No entanto, há sim um uso descritivo do termo, há situações nas quais
devemos nomear claramente o que, no final das contas, é a pura e
simples adesão a práticas facilmente qualificadas como fascistas. Pois
poderíamos dizer que todo fascismo tem ao menos três características
fundamentais.
Primeiro, ele é um culto explícito da ordem baseada na violência de
Estado e em práticas autoritárias de governo. Segundo, ele permite a
circulação desimpedida do desprezo social por grupos vulneráveis e
fragilizados. O ocupante desses grupos pode variar de acordo com
situações históricas específicas. Já foram os judeus, mas podem também
ser os homossexuais, os árabes, os índios, entre tantos outros. Por fim,
ele procura constituir coesão social através de um uso paranoico do
nacionalismo, da defesa da fronteira, do território e da identidade a
eixo fundamental do embate político.
Neste sentido, não seria difícil demonstrar todo o fascismo ordinário
do sr. Bolsonaro. Sua adesão à ditadura militar é notória, a ponto de
saudar e prestar homenagens a torturadores. Não deixa de ser sintomático
que pessoas capazes de se dizerem profundamente indignadas contra a
corrupção reinante afirmem votar em alguém que louva um regime criminoso
e corrupto como a ditadura militar brasileira (vide casos Capemi,
Coroa-Brastel, Paulipetro, Jari, entre tantos outros).
Bem, quem começa tirando selfie com a Polícia Militar em
manifestações só poderia terminar abraçando toda forma de violência de
Estado.
Por outro lado, sua luta incansável contra a constituição de
políticas de direito, reparação e conscientização da violência contra
grupos vulneráveis expressa o desprezo que parte da população brasileira
sempre cultivou, mas que agora se sente autorizada a expressar.
Por fim, o primarismo de um nacionalismo que expressa o simples culto
do direito secular de mando, algo bem expresso no slogan “devolva o meu
país”, fecha o círculo.
Ora, o fato significativo é que a maioria da classe média brasileira
com sua semiformação característica assumiu de forma explícita uma
perspectiva simplesmente fascista.
Ela operou um desrecalque, já que até então se permitia representar
por candidatos conservadores mais tradicionais.

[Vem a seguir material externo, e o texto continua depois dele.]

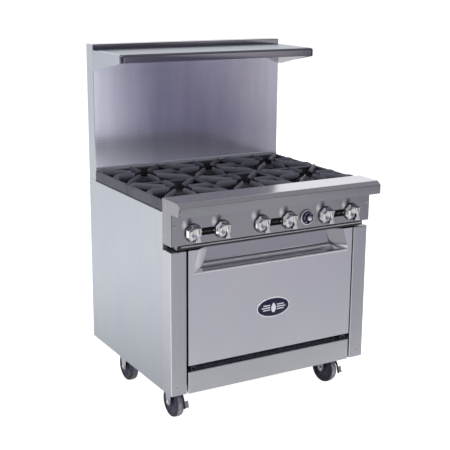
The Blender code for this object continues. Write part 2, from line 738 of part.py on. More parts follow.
def door_skin(steel):
    """The folded front of the door, with the scoop's rolled lip and a tab for each hinge pin."""
    block = box((-DOOR_HALF_W, FRONT, DOOR_BOTTOM), (DOOR_HALF_W, DOOR_BACK, DOOR_TOP))
    hollow = box((-DOOR_HALF_W + SHEET, FRONT + SHEET, DOOR_BOTTOM + SHEET),
                 (DOOR_HALF_W - SHEET, DOOR_BACK + 0.01, LIP_Z - 0.014))
    lip = rod(LIP_RADIUS, 2 * SCOOP_HALF_FRONT, "X",
              (-SCOOP_HALF_FRONT, FRONT + 0.0005, LIP_Z - 0.0035), 12)
    tabs, holes = [], []
    for x in (-HINGE_X, HINGE_X):
        tabs.append(box((x - 0.006, HINGE_Y - 0.007, HINGE_Z - 0.0065),
                        (x + 0.006, HINGE_Y + 0.007, DOOR_BOTTOM + SHEET / 2)))
        holes.append(rod(PIN_HOLE_R, 0.03, "X", (x - 0.015, HINGE_Y, HINGE_Z), 16))
    shape = fuse("shape", [block], [scoop_cutter(), hollow])
    skin = fuse("door_skin", [shape, lip, *tabs], holes, steel, smooth=30)
    place_on_axis(skin, (0, HINGE_Y, HINGE_Z))


def door_inside(enamel, rubber):
    """The inner plate that closes the door's back, and the seal around the oven's mouth."""
    thickness = 0.004
    plate = box((-0.372, DOOR_BACK + GAP, DOOR_BOTTOM + 0.006),
                (0.372, DOOR_BACK + GAP + thickness, DOOR_TOP - 0.012))
    plate.name = "door_liner"
    plate.data.materials.append(enamel)
    place_on_axis(plate, (0, HINGE_Y, HINGE_Z))

    front, back = DOOR_BACK + 2 * GAP + thickness, OVEN_FRONT - SHEET - GAP
    half, low, high, width = 0.352, 0.276, 0.680, 0.014
    ring = box((-half, front, low), (half, back, high))
    inside = box((-half + width, front - 0.01, low + width), (half - width, back + 0.01, high - width))
    seal = fuse("door_gasket", [ring], [inside], rubber)
    place_on_axis(seal, (0, HINGE_Y, HINGE_Z))


def door_badge(navy):
    """A domed oval plate in the middle of the door."""
    outline = [(0, 0), (BADGE_HALF_H, 0), (BADGE_HALF_H, 0.0022), (BADGE_HALF_H - 0.003, 0.0035),
               (BADGE_HALF_H - 0.0115, 0.0042), (0, 0.0050)]
    badge = turned(outline, 40, "-Y", (0, 0, 0), "door_badge", navy)
    badge.data.transform(Matrix.Diagonal((BADGE_HALF_W / BADGE_HALF_H, 1.0, 1.0, 1.0)))
    badge.data.transform(Matrix.Translation((0, FRONT - GAP - HINGE_Y, BADGE_Z - HINGE_Z)))
    badge.location = (0, HINGE_Y, HINGE_Z)


def door_hinges(dark):
    for side, name in ((-1, "door_hinge_left"), (1, "door_hinge_right")):
        x = side * HINGE_X
        base = box((x - 0.012, HINGE_Y - 0.006, KICK_TOP + GAP),
                   (x + 0.012, OVEN_FRONT - SHEET - GAP, KICK_TOP + GAP + 0.0035))
        ears = [
            box((x + low, HINGE_Y - 0.006, KICK_TOP + 0.001), (x + high, HINGE_Y + 0.0085, HINGE_Z + 0.006))
            for low, high in ((-0.012, -0.0063), (0.0063, 0.012))
        ]
        pin = rod(PIN_R, 0.022, "X", (x - 0.011, HINGE_Y, HINGE_Z), 16)
        fuse(name, [base, *ears, pin], finish=dark, smooth=30)


# ---------------------------------------------------------------- casters

def caster(name, place, angle, braked, zinc, rubber):
    """A swivel fork with its wheel, built about the swivel axis with the wheel trailing to -Y."""
    swivel = bpy.data.objects.new(f"{name}_swivel", None)
    swivel.location = (*place, 0)
    swivel.rotation_euler = (0, 0, -math.radians(angle))
    bpy.context.scene.collection.objects.link(swivel)
    parts = [caster_fork(name, braked, zinc), caster_wheel(name, rubber)]
    if braked:
        parts.append(caster_brake(name, zinc))
    for part in parts:
        part.parent = swivel


def caster_fork(name, braked, zinc):
    """Head disc, crown plate, two tapering legs and the fixed axle, with ears for the brake's pin."""
    plate_low = FORK_TOP - 0.0105
    leg_outline = [(0.026, plate_low + 0.002), (AXLE_Y - 0.030, plate_low + 0.002), (AXLE_Y - 0.020, 0.096),
                   (AXLE_Y - 0.016, WHEEL_R + 0.003), (AXLE_Y - 0.007, WHEEL_R - 0.012),
                   (AXLE_Y + 0.007, WHEEL_R - 0.012), (AXLE_Y + 0.018, WHEEL_R + 0.003),
                   (AXLE_Y + 0.0225, 0.092), (0.016, 0.120)]
    solids = []
    for side in (-1, 1):
        edges = sorted((side * FORK_HALF_W, side * (FORK_HALF_W - 0.003)))
        solids.append(prism(leg_outline, 0, edges[0], edges[1]))
    solids.append(box((-FORK_HALF_W, AXLE_Y - 0.030, plate_low), (FORK_HALF_W, 0.026, plate_low + 0.004)))
    head_low, head_high = plate_low - 0.001, plate_low + 0.006
    head = [(0, head_low), (0.030, head_low), (0.030, head_high), (0.022, FORK_TOP), (0, FORK_TOP)]
    solids.append(turned(head, 24))
    solids.append(rod(AXLE_R, 2 * FORK_HALF_W + 0.006, "X", (-FORK_HALF_W - 0.003, AXLE_Y, WHEEL_R), 12))
    if braked:
        front, back = AXLE_Y - 0.058, AXLE_Y - 0.028
        for side in (-1, 1):
            edges = sorted((side * 0.0195, side * 0.0165))
            solids.append(box((edges[0], front, 0.118), (edges[1], back, plate_low + 0.0015)))
        solids.append(box((-0.0195, front, plate_low - 0.001), (0.0195, back, plate_low + 0.003)))
    return fuse(f"{name}_fork", solids, finish=zinc, smooth=30)


def caster_wheel(name, rubber):
    half, web, rim, hub_half = WHEEL_WIDTH / 2, 0.010, WHEEL_R, 0.019
    one_side = [(AXLE_R + 0.0004, hub_half), (0.015, hub_half), (0.017, web), (0.042, web), (0.046, half),
                (rim - 0.004, half), (rim, half - 0.005)]
    outline = [(radius, -across) for radius, across in one_side] + one_side[::-1]
    wheel = turned(outline, 28, "X", (0, 0, 0), f"{name}_wheel", rubber)
    wheel.location = (0, AXLE_Y, WHEEL_R)
    return wheel


def caster_brake(name, zinc):
    """The brake pedal: a bent arm hung from a pin in the fork's ears, and the tab a toe presses."""
    y, z = AXLE_Y - 0.048, 0.126
    arm_outline = [(y + 0.006, z + 0.006), (y + 0.006, z - 0.005), (y - 0.021, z - 0.030),
                   (y - 0.032, z - 0.067), (y - 0.0385, z - 0.066), (y - 0.0275, z - 0.028),
                   (y - 0.004, z + 0.006)]
    arm = prism(arm_outline, 0, 0.0030, 0.0085)
    tab = prism([(y - 0.0255, z - 0.0385), (y - 0.0345, z - 0.0645), (y - 0.0375, z - 0.0635),
                 (y - 0.0285, z - 0.0375)], 0, 0.0080, 0.0250)
    pin = rod(0.003, 0.0320, "X", (-0.0160, y, z), 10)
    pedal = fuse(f"{name}_brake", [arm, tab, pin], finish=zinc)
    place_on_axis(pedal, (0, y, z))
    return pedal


# ---------------------------------------------------------------- build

def clear_scene():
    for item in list(bpy.data.objects):
        bpy.data.objects.remove(item)


def build():
    clear_scene()
    steel = material("brushed_steel", (0.66, 0.67, 0.69), 0.30, 1.0)
    dark = material("dark_steel", (0.10, 0.10, 0.11), 0.50, 0.6)
    iron = material("cast_iron", (0.075, 0.080, 0.095), 0.55, 0.3)
    chrome = material("chrome", (0.85, 0.85, 0.86), 0.10, 1.0)
    black = material("black_plate", (0.02, 0.02, 0.02), 0.40, 0.0)
    navy = material("navy_plastic", (0.02, 0.03, 0.08), 0.30, 0.0)
    brass = material("brass", (0.70, 0.55, 0.25), 0.35, 1.0)
    enamel = material("enamel", (0.16, 0.17, 0.20), 0.35, 0.1)
    wire = material("plated_wire", (0.70, 0.70, 0.71), 0.25, 1.0)
    rubber = material("rubber", (0.05, 0.05, 0.06), 0.70, 0.0)
    zinc = material("zinc", (0.70, 0.71, 0.73), 0.35, 1.0)

    side_panels(steel)
    rear_panel(steel)
    base_frame(dark)
    stiles(steel)
    kick_panel(steel)
    control_panel(steel)
    front_rail(steel)
    backguard(steel)
    high_shelf(steel)
    crumb_tray(steel)
    grates(iron)
    top_frame(dark)
    burners(iron)
    burner_knobs(chrome)
    thermostat(navy, chrome)
    label_plates(black)
    gas_manifold(brass)
    oven_liner(enamel)
    oven_deck(enamel)
    oven_burner(dark)
    rack_guides(wire)
    oven_rack(wire)
    flue_duct(enamel)
    door_skin(steel)
    door_inside(enamel, rubber)
    door_badge(navy)
    door_hinges(dark)
    for name, (place, angle, braked) in CASTERS.items():
        caster(f"caster_{name}", place, angle, braked, zinc, rubber)


build()
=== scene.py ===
"""Looks for the commercial gas range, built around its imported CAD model.

Metres, +Z up, front to -Y.  Each section below makes one group of pieces.
"""

import json
import math

import bmesh
import bpy
from mathutils import Matrix, Vector

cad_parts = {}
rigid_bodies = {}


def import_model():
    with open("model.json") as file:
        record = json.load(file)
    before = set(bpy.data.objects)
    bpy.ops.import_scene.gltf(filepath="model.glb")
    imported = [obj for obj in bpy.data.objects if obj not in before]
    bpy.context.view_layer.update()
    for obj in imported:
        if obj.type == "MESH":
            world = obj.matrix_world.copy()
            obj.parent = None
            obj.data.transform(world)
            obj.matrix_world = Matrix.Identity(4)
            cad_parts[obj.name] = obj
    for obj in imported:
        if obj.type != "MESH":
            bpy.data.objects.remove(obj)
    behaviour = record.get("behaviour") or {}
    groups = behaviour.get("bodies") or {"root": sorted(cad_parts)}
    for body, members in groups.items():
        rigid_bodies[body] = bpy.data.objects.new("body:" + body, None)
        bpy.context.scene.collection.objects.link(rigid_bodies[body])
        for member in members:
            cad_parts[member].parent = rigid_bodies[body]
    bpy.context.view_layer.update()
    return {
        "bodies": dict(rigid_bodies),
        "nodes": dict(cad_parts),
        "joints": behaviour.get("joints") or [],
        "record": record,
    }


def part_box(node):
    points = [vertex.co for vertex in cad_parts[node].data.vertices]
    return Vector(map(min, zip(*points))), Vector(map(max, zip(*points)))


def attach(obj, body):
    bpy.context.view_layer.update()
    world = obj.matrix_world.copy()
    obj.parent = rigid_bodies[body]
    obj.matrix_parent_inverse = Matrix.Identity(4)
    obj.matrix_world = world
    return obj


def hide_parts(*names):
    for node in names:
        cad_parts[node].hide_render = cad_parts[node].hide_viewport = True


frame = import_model()
BOX = {node: tuple(Vector(corner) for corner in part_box(node)) for node in frame["nodes"]}
MIDDLE = {node: (low + high) / 2 for node, (low, high) in BOX.items()}
JOINTS = {joint["name"]: joint for joint in frame["joints"]}

# Bodies that pieces ride on
FIXED = "range_body"
DOOR = "oven_door"

# Sizes that the boxes of the CAD nodes give
HALF_W = BOX["control_panel"][1].x
REAR = BOX["backguard"][1].y
FRONT = BOX["kick_panel"][0].y
SEAM = BOX["left_stile"][1].y
BODY_BOTTOM = BOX["left_stile"][0].z
STILE_TOP = BOX["left_stile"][1].z
SIDE_TOP = BOX["left_side_panel"][1].z
PANEL_FACE = BOX["control_panel"][0].y
PANEL_BOTTOM = BOX["control_panel"][0].z
RAIL_FRONT = BOX["front_rail"][0].y
RAIL_BOTTOM = BOX["front_rail"][0].z
RAIL_TOP = BOX["front_rail"][1].z
GUARD_FRONT = BOX["backguard"][0].y
HEIGHT = BOX["backguard"][1].z
SHELF_TOP = BOX["high_shelf"][1].z
DOOR_HALF_W = BOX["door_skin"][1].x
DOOR_TOP = BOX["door_skin"][1].z
DOOR_BACK = BOX["door_skin"][1].y
HINGE_X = MIDDLE["door_hinge_right"].x
GRATE_TOP = BOX["grate_2"][1].z
GRATE_LOW = BOX["grate_2"][0].z

# Sizes inside those boxes
SHEET = 0.0015
DOOR_BOTTOM = 0.272
RAIL_EDGE = -0.418
RAIL_NOSE = 0.921
LIP_Z = 0.646
CREASE_Z = 0.676
SCOOP_DEPTH = 0.043
SCOOP_HALF_FRONT = 0.362
SCOOP_HALF_BACK = 0.293
SCOOP_LEAN = 0.28
SHELF_LIP = 0.034
KNOB_R = 0.0325
PIN_Y, PIN_Z = -0.35, 0.262
GRATE_RIM = 0.012
RIM_TOP = GRATE_TOP - 0.0125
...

Essa escolha é resultado
de uma reação à “desordem” e à abertura produzida pela revolta de 2013.
Todo evento real produz um sujeito reativo, sujeito que, diante das
possibilidades abertas por processos impredicados, procura o retorno de
alguma forma de ordem segura capaz de colocar todos nos seus devidos
lugares. Nesse contexto, a última coisa a fazer é acreditar que devemos
“dialogar” com tal setor da população.
Faz parte de um iluminismo pueril a crença de que o outro não pensa
como eu porque ele não compreendeu bem a cadeia de argumentos.
Logo, se eu explicar de forma pausada e lenta, você acabará
concordando comigo. Bem, nada mais equivocado. O que nos diferencia é a
adesão a formas de vida radicalmente diferentes. Quem quer um fascista
não fez essa escolha porque compreendeu mal a cadeia de argumentos. Ele o
escolheu porque adere a formas de vida e afetos típicos desse horizonte
político. Não é argumentando que se modifica algo, mas desativando os
afetos que sustentam tais escolhas.
De toda forma, há de se nomear claramente o caminho que parte
significativa dos eleitores tomou. Essa radicalização não desaparecerá,
mas é embalada pelo espírito do tempo e suas regressões. Na verdade, ela
se aprofundará. Contra ela, só existe o combate sem trégua.